Work to be completed:
Copy these lines exactly and nothing else: from the line holding "place() lamp_tube();" to the line holding "if empty is", both lines included.

= = = = =

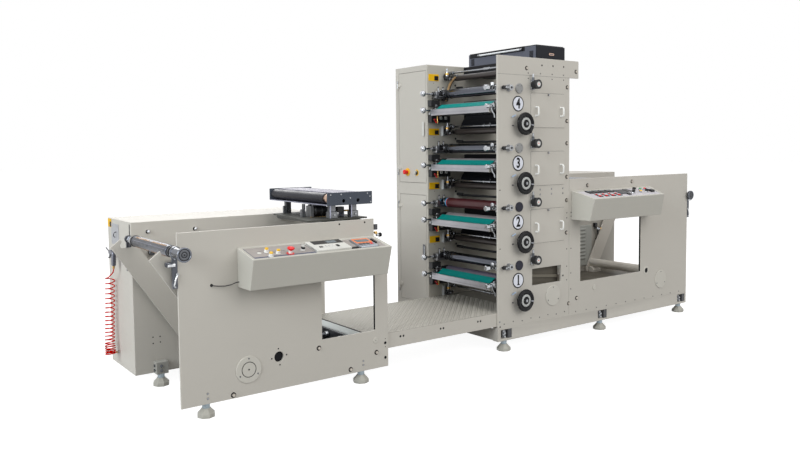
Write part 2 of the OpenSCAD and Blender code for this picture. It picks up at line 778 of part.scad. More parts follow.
// Two hinges a door: the lower knuckle with its pin belongs to the cabinet
hinge_pin_r = 2.5;
knuckle_h = 24;
hinge_inset = 110;
function hinge_zs(zs) = [zs[0] + hinge_inset, zs[1] - hinge_inset];
hinge_x = cabinet_x[0] - hinge_r;
module cabinet_hinge(z) {
  translate([hinge_x, hinge_y, z - knuckle_h]) cylinder(r = hinge_r - 0.5, h = knuckle_h);
  translate([hinge_x, hinge_y, z - 1]) cylinder(r = hinge_pin_r, h = knuckle_h - 3);
  box([hinge_x, hinge_y, z - knuckle_h], [cabinet_x[0], hinge_y + 18, z]);
}
module door_hinge(z, edge_y) {
  difference() {
    union() {
      translate([hinge_x, hinge_y, z + seat]) cylinder(r = hinge_r - 0.5, h = knuckle_h);
      box([hinge_x - 2, edge_y - 30, z + seat], [cabinet_x[0], edge_y, z + seat + knuckle_h]);
      box([hinge_x - 2, edge_y - 1, z + seat], [cabinet_x[0] - 1, hinge_y, z + seat + knuckle_h]);
    }
    translate([hinge_x, hinge_y, z - 1]) cylinder(r = hinge_pin_r + run_gap, h = knuckle_h - 1);
  }
}
module electrical_cabinet() {
  x0 = cabinet_x[0] + cabinet_wall;
  x1 = cabinet_x[1] - cabinet_wall;
  y0 = cabinet_y + cabinet_wall;
  y1 = cabinet_y + cabinet_d - cabinet_wall;
  color(cream) difference() {
    box([cabinet_x[0], cabinet_y, 0], [cabinet_x[1], cabinet_y + cabinet_d, cabinet_h]);
    box([x0, y0, cabinet_wall], [x1, y1, shelf_z - cabinet_wall / 2]);
    box([x0, y0, shelf_z + cabinet_wall / 2], [x1, y1, cabinet_h - cabinet_wall]);
    for (d = [[upper_door_y, upper_door_z], [lower_door_y, lower_door_z]])
      box([cabinet_x[0] - 1, d[0][0] - door_gap, d[1][0] - door_gap],
          [x0 + 8, d[0][1] + door_gap, d[1][1] + door_gap]);
  }
  color(steel) for (zs = [upper_door_z, lower_door_z], z = hinge_zs(zs)) cabinet_hinge(z);
}
module door(ys, zs) {
  box([cabinet_x[0], ys[0], zs[0]], [cabinet_x[0] + door_t, ys[1], zs[1]]);
  for (z = hinge_zs(zs)) door_hinge(z, ys[1]);
}
module cabinet_upper_door() { color(cream) door(upper_door_y, upper_door_z); }
module cabinet_lower_door() { color(cream) door(lower_door_y, lower_door_z); }
// Stop button on its round plate, and a rotary switch, both on the upper door
module door_fittings() {
  x = cabinet_x[0];
  color(yellow) x_rod(cabinet_y + 270, 1255, x - 4, x, 34);
  color(red) {
    x_rod(cabinet_y + 270, 1255, x - 30, x - 4, 13);
    x_rod(cabinet_y + 270, 1255, x - 44, x - 30, 20);
  }
  color(black) {
    x_rod(cabinet_y + 143, 1251, x - 8, x, 22);
    box([x - 26, cabinet_y + 138, 1233], [x - 8, cabinet_y + 148, 1269]);
  }
}

// ---------------------------------------------------------------- rewind unit
rewind_window = [rewind_x + 137, 357, rewind_x + 920, 860];
collar_hole = [rewind_x + 1006, 361];
collar_r = 22;
module rewind_front_plate() {
  color(cream) difference() {
    y_slab(rect(rewind_x, beam_h, end_x, rewind_h), 0, plate_t);
    y_slab(rect(rewind_window[0], rewind_window[1], rewind_window[2], rewind_window[3]),
           -1, plate_t + 1);
    y_rod(collar_hole[0], collar_hole[1], -1, plate_t + 1, collar_r);
    pivot_bore(rewind_pivot);
  }
}
module rewind_back_box() {
  color(cream) difference() {
    box([rewind_x, drive_y, 0], [end_x, back_y, rewind_h]);
    drive_pivot_bore(rewind_pivot);
  }
}
louvre_t = 18;
module louvre_box() {
  color(grey_cream) box([rewind_x + 683, drive_y - louvre_t, 300],
                        [rewind_x + 1238, drive_y, 690]);
}

// ---------------------------------------------------------------- plain label plates
label_h = 56;
label_w = 106;
module label_plates() {
  color(yellow) for (i = [0 : station_n - 1]) {
    z = station_z(i) + 138;
    box([tower_x + 11, tower_y - 2, z - label_h / 2],
        [tower_x + 11 + label_w, tower_y, z + label_h / 2]);
  }
  color(yellow) box([-2, back_y - 85, unwind_h - 62], [0, back_y - 7, unwind_h - 5]);
}

// ---------------------------------------------------------------- cords and air gun
lead_r = 3;
lead_route = [[196, 0, 685], [196, -10, 685], [205, -19, 684], [230, -22, 680], [270, -22, 676],
              [310, -21, 680], [335, -20, 688], [350, -20, 690], [358, -20, 690]];
module console_lead() { color(black) swept(lead_route, lead_r, 8); }

// A round tube along a list of points
function unit(v) = v / norm(v);
function tangent(p, i) =
  unit(p[min(i + 1, len(p) - 1)] - p[max(i - 1, 0)]);
function ring(c, t, r, n) =
  let (a = unit(cross(t, abs(t[2]) < 0.9 ? [0, 0, 1] : [1, 0, 0])), b = cross(t, a))
  [for (k = [0 : n - 1]) c + r * (a * cos(360 * k / n) + b * sin(360 * k / n))];
module swept(p, r, n) {
  m = len(p);
  points = [for (i = [0 : m - 1]) each ring(p[i], tangent(p, i), r, n)];
  sides = [for (i = [0 : m - 2], k = [0 : n - 1])
    [i * n + k, i * n + (k + 1) % n, (i + 1) * n + (k + 1) % n, (i + 1) * n + k]];
  ends = [[for (k = [n - 1 : -1 : 0]) k], [for (k = [0 : n - 1]) (m - 1) * n + k]];
  polyhedron(points, concat(sides, ends));
}

// Air gun hanging on a peg on the end face of the unwind housing, with its curly hose
gun_x = -45;
gun_w = 24;
gun_body = [[1150, 770], [1150, 792], [1120, 800], [1062, 796], [1046, 782], [1052, 696],
            [1088, 696], [1092, 770]];
gun_trigger = [[1146, 770], [1136, 770], [1150, 742], [1172, 738], [1178, 744], [1156, 750]];
gun_nozzle = [1150, 786];
gun_end = [1070, 696];
gun_nozzle_tilt = 10;
peg = [1106, 764.7];
inlet = [1187, 84];
inlet_len = 14;
module air_gun() {
  color(steel) {
    x_slab(gun_body, gun_x - gun_w / 2, gun_x + gun_w / 2);
    x_slab(gun_trigger, gun_x - 5, gun_x + 5);
    translate([gun_x, gun_nozzle[0] - 4, gun_nozzle[1]]) rotate([-90 + gun_nozzle_tilt, 0, 0])
      cylinder(r = 5, h = 90);
    translate([gun_x, gun_end[0], gun_end[1] - 10]) cylinder(r = 9, h = 10);
  }
}
// Hook plate, the gun's peg and the air inlet
module end_fittings() {
  color(steel) {
    box([-3, 1084, 826], [0, 1246, 968]);
    x_rod(1132, 896, -24, -3, 4);
    x_rod(peg[0], peg[1], gun_x - gun_w / 2 - 4, 0, 5);
    x_rod(inlet[0], inlet[1], -inlet_len, 0, 9);
  }
}
hose_r = 4;
coil_r = 28;
tail_route = [[-45, 1070, 686], [-45, 1070, 672], [-45, 1074, 658], [-45, 1084, 645],
              [-45, 1100, 633], [-45, 1120, 624], [-45, 1136, 618], [-45, 1141, 612],
              [-45, 1141, 608]];
coil_route = [[-45, 1165, 608], [-45, 1165, 590], [-47, 1170, 510], [-48, 1173, 430],
              [-51, 1178, 330], [-54, 1183, 230], [-56, 1187, 150], [-56, 1187, 126],
              [-53, 1187, 110], [-44, 1187, 96], [-30, 1187, 87], [-20, 1187, 84],
              [-14, 1187, 84]];
module hose_tail() { color(red) swept(tail_route, hose_r, 8); }
module hose_coil() { color(red) swept(coil_route, coil_r, 12); }

place() unwind_front_plate();
place() unwind_back_box();
place() consoles();
place() console_controls();
place() guide_base();
place() guide_frame();
place() guide_roller(0);  // guide_roller_1
place() guide_roller(1);  // guide_roller_2
place() unwind_air_shaft();
place() rewind_air_shaft();
place() shaft_brackets();
place() unwind_lift_arms();
place() rewind_lift_arms();
place() tie_bars();
place() round_covers();
place() level_feet();
place() walkway();
place() tower_front_plate();
place() base_beam();
place() tower_back_wall();
place() access_covers();
place() number_discs();
place() register_controls();
place() handwheel(0);  // handwheel_1
place() handwheel(1);  // handwheel_2
place() handwheel(2);  // handwheel_3
place() handwheel(3);  // handwheel_4
place() print_cylinder(0);  // print_cylinder_1
place() print_cylinder(1);  // print_cylinder_2
place() print_cylinder(2);  // print_cylinder_3
place() print_cylinder(3);  // print_cylinder_4
place() ink_roller(0);  // ink_roller_1
place() ink_roller(1);  // ink_roller_2
place() ink_roller(2);  // ink_roller_3
place() ink_roller(3);  // ink_roller_4
place() idle_roller(0);  // idle_roller_1
place() idle_roller(1);  // idle_roller_2
place() idle_roller(2);  // idle_roller_3
place() idle_roller(3);  // idle_roller_4
place() bearing_heads();
place() ink_trays();
place() wall_fittings();
place() dryer_boxes();
place() exhaust_hood();
place() lamp_tube();
place() electrical_cabinet();
place() cabinet_upper_door();
place() cabinet_lower_door();
place() door_fittings();
place() rewind_front_plate();
place() rewind_back_box();
place() louvre_box();
place() label_plates();
place() console_lead();
place() end_fittings();
place() air_gun();
place() hose_tail();
place() hose_coil();
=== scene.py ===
"""Looks of a flexographic label press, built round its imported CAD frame.

Sizes are millimetres in the machine's own frame: X along the web from the unwind end,
Y from the operator's side to the drive side, Z up from the side plates' lower edge.
"""
import json
import math

import bmesh
import bpy
from mathutils import Matrix, Vector


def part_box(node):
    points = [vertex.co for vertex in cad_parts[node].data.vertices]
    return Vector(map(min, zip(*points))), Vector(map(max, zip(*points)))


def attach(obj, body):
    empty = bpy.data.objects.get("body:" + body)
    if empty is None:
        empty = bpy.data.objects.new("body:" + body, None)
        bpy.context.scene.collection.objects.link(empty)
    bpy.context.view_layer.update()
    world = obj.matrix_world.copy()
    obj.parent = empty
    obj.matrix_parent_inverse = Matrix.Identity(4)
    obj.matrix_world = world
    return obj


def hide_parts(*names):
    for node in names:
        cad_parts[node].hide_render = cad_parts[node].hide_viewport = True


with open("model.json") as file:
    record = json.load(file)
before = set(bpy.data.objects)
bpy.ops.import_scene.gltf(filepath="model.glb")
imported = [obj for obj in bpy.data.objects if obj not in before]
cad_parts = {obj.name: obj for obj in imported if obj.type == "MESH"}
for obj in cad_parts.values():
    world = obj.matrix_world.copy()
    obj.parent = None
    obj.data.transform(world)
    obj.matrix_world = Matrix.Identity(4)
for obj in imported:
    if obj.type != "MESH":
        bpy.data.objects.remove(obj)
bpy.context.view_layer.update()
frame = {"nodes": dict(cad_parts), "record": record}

MACHINE_ORIGIN = Vector(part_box("unwind_front_plate")[0])
TO_ROW = Matrix.Translation(MACHINE_ORIGIN) @ Matrix.Scale(0.001, 4)
ROOT = "machine"


def span(node):
    """Lowest and highest corner of a CAD node, in the machine's millimetres."""
    low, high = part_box(node)
    return tuple([(v - o) * 1000 for v, o in zip(corner, MACHINE_ORIGIN)] for corner in (low, high))


# ------------------------------------------------------------------ places
STATIONS = range(4)
PLATE = 15  # thickness of the operator's side plates, whose outer face is at Y = 0
WALL = 830  # near face of the drive side wall
HOUSING_FACE = 822  # near face of the two housings
STACK_X, REWIND_X = 2437, 3217  # left edges of the stack's and the rewind's plates
KNOB_X = 2367  # centres of the stations' ball knobs
BORE = (617, 0, 199)  # open bore beside the unwind's round cover
BORE_SCREWS = (50.5, (5, 95, 185, 275))  # their circle's radius and their angles round the bore
REWIND_BORE = (4223, 0, 361)
COVERS = ((414, 157), (4429, 264), (3029, 284))  # round covers on the plates
DISC_X = 2655  # the bolted discs beside the stations
STACK_TOP = span("tower_front_plate")[1][2]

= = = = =

Reply to the task:
place() lamp_tube();
place() electrical_cabinet();
place() cabinet_upper_door();
place() cabinet_lower_door();
place() door_fittings();
place() rewind_front_plate();
place() rewind_back_box();
place() louvre_box();
place() label_plates();
place() console_lead();
place() end_fittings();
place() air_gun();
place() hose_tail();
place() hose_coil();
=== scene.py ===
"""Looks of a flexographic label press, built round its imported CAD frame.

Sizes are millimetres in the machine's own frame: X along the web from the unwind end,
Y from the operator's side to the drive side, Z up from the side plates' lower edge.
"""
import json
import math

import bmesh
import bpy
from mathutils import Matrix, Vector


def part_box(node):
    points = [vertex.co for vertex in cad_parts[node].data.vertices]
    return Vector(map(min, zip(*points))), Vector(map(max, zip(*points)))


def attach(obj, body):
    empty = bpy.data.objects.get("body:" + body)
    if empty is None:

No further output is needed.